Entries with model source code:
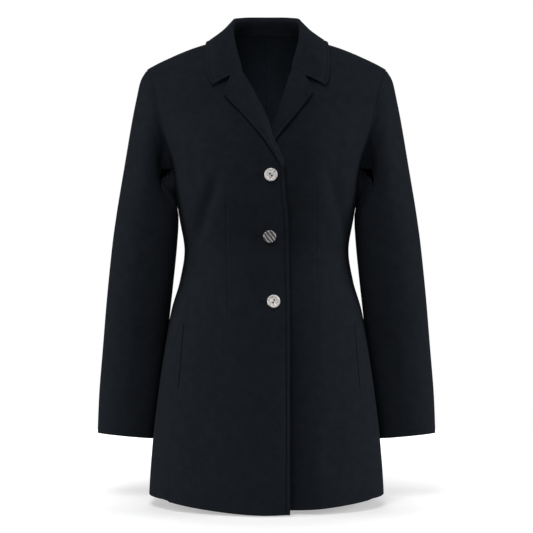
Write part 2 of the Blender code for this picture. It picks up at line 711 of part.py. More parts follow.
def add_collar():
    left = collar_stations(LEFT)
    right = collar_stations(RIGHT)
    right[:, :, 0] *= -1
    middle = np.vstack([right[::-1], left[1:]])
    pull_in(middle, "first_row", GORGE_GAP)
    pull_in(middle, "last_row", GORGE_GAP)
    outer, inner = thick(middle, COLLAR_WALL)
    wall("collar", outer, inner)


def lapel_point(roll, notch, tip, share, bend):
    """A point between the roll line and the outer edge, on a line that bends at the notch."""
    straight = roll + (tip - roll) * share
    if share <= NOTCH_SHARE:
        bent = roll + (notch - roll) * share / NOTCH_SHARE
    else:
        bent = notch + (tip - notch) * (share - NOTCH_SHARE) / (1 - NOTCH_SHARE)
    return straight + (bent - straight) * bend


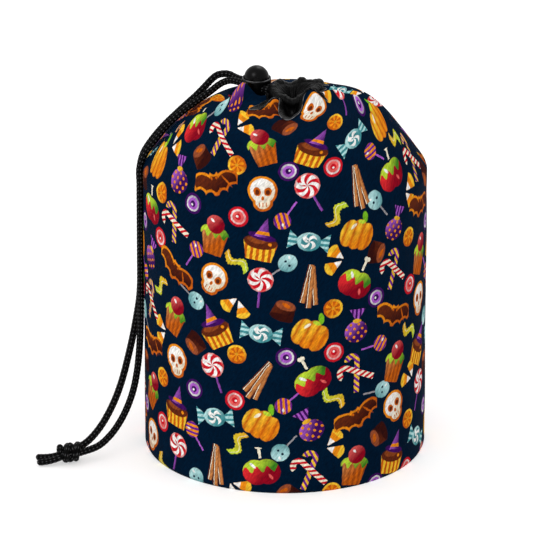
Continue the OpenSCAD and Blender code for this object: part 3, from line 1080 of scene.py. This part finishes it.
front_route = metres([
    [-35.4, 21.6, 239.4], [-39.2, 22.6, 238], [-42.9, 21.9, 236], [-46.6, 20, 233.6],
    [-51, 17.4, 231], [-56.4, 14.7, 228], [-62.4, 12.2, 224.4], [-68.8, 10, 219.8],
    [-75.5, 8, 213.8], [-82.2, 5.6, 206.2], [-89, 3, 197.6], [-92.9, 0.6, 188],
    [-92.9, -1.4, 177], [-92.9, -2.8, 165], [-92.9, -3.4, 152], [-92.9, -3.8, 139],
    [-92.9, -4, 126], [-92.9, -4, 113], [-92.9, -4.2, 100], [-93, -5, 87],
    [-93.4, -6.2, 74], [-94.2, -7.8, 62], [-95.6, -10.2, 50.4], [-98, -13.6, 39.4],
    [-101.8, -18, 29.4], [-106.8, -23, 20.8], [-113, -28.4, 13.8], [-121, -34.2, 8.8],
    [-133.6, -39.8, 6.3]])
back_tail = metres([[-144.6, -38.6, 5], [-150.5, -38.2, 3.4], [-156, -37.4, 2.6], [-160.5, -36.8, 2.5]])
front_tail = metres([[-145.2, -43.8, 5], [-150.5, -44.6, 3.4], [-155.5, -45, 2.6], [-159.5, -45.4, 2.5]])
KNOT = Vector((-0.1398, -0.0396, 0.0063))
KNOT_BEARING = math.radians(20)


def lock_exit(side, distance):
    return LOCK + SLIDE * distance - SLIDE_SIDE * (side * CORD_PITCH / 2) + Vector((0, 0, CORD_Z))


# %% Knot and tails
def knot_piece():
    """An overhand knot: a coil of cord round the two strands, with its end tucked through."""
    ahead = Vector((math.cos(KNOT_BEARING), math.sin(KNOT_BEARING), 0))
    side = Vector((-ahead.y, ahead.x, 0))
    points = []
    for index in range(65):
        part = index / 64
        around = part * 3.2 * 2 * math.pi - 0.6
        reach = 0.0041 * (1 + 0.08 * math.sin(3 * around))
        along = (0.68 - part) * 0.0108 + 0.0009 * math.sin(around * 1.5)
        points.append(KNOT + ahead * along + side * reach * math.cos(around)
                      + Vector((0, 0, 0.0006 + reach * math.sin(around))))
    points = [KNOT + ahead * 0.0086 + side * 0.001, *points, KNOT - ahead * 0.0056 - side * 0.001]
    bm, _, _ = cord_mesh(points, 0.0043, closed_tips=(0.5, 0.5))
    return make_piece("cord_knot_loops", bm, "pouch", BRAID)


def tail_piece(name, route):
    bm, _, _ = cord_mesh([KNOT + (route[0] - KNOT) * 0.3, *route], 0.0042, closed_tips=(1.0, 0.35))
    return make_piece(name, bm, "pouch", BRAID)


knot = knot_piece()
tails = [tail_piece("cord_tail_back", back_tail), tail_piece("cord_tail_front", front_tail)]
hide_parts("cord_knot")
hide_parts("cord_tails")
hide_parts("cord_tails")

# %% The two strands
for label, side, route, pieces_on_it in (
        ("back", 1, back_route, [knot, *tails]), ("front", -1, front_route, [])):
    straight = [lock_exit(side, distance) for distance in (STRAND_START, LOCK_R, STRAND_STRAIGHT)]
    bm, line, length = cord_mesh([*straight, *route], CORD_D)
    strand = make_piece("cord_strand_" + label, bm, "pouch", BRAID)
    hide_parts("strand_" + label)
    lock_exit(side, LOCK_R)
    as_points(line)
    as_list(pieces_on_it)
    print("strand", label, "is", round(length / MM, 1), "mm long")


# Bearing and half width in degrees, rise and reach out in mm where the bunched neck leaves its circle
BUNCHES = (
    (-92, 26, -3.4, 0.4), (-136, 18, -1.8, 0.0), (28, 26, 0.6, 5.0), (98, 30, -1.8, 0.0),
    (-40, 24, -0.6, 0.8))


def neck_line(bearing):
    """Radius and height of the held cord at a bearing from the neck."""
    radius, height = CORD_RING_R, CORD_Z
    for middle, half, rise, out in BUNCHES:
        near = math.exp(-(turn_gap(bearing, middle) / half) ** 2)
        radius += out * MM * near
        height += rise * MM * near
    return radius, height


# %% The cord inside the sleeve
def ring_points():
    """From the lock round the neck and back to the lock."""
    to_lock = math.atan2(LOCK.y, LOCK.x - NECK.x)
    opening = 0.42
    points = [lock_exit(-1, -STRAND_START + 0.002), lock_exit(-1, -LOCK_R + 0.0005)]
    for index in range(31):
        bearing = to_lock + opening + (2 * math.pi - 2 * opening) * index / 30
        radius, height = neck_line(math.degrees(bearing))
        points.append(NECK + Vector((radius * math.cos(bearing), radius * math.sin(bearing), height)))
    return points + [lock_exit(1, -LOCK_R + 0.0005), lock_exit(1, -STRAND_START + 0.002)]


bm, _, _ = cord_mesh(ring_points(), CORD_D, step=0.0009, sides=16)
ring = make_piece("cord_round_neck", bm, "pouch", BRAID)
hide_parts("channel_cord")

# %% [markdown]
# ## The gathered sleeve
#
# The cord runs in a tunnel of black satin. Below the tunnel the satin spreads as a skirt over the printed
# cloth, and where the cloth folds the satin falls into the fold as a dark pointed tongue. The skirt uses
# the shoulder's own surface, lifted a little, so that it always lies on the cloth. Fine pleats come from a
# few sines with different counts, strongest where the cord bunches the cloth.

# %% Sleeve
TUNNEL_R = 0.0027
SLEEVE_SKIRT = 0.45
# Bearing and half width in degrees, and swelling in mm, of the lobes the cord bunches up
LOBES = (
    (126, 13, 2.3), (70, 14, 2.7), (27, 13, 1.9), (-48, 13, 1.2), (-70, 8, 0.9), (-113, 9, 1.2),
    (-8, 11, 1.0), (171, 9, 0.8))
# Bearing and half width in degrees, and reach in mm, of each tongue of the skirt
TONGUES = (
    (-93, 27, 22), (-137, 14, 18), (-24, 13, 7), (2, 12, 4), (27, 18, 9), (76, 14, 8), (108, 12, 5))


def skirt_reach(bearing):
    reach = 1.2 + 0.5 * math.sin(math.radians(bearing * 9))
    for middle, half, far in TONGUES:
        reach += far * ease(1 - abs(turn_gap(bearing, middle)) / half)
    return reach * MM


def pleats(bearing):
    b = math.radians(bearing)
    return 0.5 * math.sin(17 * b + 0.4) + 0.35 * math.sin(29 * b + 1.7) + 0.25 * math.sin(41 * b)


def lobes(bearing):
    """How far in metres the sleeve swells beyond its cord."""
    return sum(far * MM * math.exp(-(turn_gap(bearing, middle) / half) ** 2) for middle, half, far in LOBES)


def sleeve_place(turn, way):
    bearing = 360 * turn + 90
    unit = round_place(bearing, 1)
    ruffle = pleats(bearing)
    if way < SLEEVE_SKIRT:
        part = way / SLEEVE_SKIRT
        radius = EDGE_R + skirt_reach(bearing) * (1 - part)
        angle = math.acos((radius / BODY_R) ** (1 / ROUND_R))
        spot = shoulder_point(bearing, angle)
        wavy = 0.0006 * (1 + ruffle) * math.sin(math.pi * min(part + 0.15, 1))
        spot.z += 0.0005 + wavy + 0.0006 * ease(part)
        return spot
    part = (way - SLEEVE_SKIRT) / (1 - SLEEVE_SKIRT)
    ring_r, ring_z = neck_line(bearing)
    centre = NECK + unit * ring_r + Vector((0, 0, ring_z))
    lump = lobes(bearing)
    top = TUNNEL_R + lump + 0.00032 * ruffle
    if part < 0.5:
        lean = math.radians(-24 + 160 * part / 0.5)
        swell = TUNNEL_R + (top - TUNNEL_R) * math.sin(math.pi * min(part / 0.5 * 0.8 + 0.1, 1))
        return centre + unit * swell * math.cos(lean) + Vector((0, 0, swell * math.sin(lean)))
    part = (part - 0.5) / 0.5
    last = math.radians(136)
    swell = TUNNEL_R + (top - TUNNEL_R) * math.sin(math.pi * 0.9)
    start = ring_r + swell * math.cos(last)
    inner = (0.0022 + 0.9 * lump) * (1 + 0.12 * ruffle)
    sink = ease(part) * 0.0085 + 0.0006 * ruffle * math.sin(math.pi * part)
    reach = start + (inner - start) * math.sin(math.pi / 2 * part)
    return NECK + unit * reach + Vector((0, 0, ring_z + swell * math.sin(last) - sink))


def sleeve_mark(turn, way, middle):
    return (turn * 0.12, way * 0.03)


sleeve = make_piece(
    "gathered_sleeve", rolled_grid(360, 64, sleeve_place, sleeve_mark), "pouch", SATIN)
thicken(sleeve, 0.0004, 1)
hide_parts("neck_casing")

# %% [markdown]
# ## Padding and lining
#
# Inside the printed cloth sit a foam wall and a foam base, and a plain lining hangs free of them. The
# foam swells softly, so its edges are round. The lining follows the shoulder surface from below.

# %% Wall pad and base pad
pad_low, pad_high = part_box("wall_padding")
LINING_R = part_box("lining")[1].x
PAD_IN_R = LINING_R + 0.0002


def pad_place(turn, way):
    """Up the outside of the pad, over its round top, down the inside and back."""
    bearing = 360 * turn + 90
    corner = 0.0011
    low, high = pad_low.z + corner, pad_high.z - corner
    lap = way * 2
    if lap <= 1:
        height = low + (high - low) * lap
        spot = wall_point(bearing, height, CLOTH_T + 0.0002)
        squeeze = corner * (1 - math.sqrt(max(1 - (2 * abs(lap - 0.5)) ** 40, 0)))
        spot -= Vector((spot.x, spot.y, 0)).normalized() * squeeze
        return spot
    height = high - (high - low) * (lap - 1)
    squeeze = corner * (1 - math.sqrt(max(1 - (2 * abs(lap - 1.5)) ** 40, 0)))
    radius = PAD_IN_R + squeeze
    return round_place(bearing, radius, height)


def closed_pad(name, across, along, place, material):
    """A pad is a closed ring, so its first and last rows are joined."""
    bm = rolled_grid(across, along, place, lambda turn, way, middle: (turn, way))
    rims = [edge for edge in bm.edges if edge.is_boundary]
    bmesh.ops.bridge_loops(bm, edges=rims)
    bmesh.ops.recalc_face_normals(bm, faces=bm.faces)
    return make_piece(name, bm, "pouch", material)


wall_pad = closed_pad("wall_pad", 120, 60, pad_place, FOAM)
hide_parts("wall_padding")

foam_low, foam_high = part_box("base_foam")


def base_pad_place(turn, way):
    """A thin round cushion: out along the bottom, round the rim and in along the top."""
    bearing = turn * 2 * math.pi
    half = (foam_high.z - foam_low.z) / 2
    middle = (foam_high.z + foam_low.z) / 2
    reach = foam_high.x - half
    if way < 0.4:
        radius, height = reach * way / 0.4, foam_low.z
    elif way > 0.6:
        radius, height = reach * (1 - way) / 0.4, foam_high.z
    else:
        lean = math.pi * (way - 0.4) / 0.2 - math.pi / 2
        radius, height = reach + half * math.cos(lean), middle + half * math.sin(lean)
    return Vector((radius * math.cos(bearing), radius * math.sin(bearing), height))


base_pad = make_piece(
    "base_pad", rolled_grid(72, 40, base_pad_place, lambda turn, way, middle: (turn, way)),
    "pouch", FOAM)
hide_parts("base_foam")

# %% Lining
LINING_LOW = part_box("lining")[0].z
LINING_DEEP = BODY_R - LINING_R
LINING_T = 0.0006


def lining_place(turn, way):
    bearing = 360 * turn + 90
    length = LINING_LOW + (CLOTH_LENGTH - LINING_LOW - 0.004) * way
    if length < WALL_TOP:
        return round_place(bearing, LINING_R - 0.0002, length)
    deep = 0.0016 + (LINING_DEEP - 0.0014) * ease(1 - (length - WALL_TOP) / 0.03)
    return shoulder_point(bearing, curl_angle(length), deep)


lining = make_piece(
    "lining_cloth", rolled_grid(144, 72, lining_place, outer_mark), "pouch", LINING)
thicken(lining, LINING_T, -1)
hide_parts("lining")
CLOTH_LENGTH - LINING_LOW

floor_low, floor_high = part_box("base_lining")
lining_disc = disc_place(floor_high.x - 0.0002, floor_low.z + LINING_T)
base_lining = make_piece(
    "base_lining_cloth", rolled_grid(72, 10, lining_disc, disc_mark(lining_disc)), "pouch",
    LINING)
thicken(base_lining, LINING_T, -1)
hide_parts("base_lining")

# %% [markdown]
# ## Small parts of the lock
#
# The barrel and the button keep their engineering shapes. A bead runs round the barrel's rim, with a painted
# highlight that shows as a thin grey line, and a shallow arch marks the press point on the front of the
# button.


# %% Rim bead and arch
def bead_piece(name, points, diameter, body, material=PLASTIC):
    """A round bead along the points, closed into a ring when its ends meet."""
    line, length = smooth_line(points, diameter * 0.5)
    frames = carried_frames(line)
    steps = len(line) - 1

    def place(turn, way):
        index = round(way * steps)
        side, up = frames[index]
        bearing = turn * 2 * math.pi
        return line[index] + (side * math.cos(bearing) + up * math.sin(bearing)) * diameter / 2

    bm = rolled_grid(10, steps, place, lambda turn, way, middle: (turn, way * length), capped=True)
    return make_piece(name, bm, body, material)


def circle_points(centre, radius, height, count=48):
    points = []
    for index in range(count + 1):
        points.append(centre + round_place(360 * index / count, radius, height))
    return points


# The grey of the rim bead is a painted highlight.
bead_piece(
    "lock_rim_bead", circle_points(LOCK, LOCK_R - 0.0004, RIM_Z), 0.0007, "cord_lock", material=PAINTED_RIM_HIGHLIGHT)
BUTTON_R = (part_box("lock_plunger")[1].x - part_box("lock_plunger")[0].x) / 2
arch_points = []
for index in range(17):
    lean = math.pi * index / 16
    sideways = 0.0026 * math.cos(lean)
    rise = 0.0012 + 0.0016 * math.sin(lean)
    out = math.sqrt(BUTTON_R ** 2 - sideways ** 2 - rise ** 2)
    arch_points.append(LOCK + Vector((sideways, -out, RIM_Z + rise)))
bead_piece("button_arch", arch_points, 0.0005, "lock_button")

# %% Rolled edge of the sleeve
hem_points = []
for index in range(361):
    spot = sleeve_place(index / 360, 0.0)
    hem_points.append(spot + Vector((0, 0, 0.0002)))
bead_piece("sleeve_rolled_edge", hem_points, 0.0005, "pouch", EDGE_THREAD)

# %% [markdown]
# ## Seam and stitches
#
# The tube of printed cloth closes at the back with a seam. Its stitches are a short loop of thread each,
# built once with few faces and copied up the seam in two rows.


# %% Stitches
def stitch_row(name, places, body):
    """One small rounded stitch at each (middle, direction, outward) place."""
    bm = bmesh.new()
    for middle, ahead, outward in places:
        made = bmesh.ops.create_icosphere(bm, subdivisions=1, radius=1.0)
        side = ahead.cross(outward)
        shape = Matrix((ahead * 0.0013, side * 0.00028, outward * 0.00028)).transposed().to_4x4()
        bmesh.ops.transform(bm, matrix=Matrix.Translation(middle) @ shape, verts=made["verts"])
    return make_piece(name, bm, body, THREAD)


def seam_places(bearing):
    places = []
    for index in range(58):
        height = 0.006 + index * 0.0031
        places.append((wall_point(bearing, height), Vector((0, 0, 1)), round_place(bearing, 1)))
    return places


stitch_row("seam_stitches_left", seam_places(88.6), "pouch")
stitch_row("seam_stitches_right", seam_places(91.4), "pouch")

**JOB**
Above are the entries. Quote exactly the lines from the one bearing "as_points(line)" through the one bearing "return radius, height".

**FULL SOLUTION**
    as_points(line)
    as_list(pieces_on_it)
    print("strand", label, "is", round(length / MM, 1), "mm long")


# Bearing and half width in degrees, rise and reach out in mm where the bunched neck leaves its circle
BUNCHES = (
    (-92, 26, -3.4, 0.4), (-136, 18, -1.8, 0.0), (28, 26, 0.6, 5.0), (98, 30, -1.8, 0.0),
    (-40, 24, -0.6, 0.8))


def neck_line(bearing):
    """Radius and height of the held cord at a bearing from the neck."""
    radius, height = CORD_RING_R, CORD_Z
    for middle, half, rise, out in BUNCHES:
        near = math.exp(-(turn_gap(bearing, middle) / half) ** 2)
        radius += out * MM * near
        height += rise * MM * near
    return radius, height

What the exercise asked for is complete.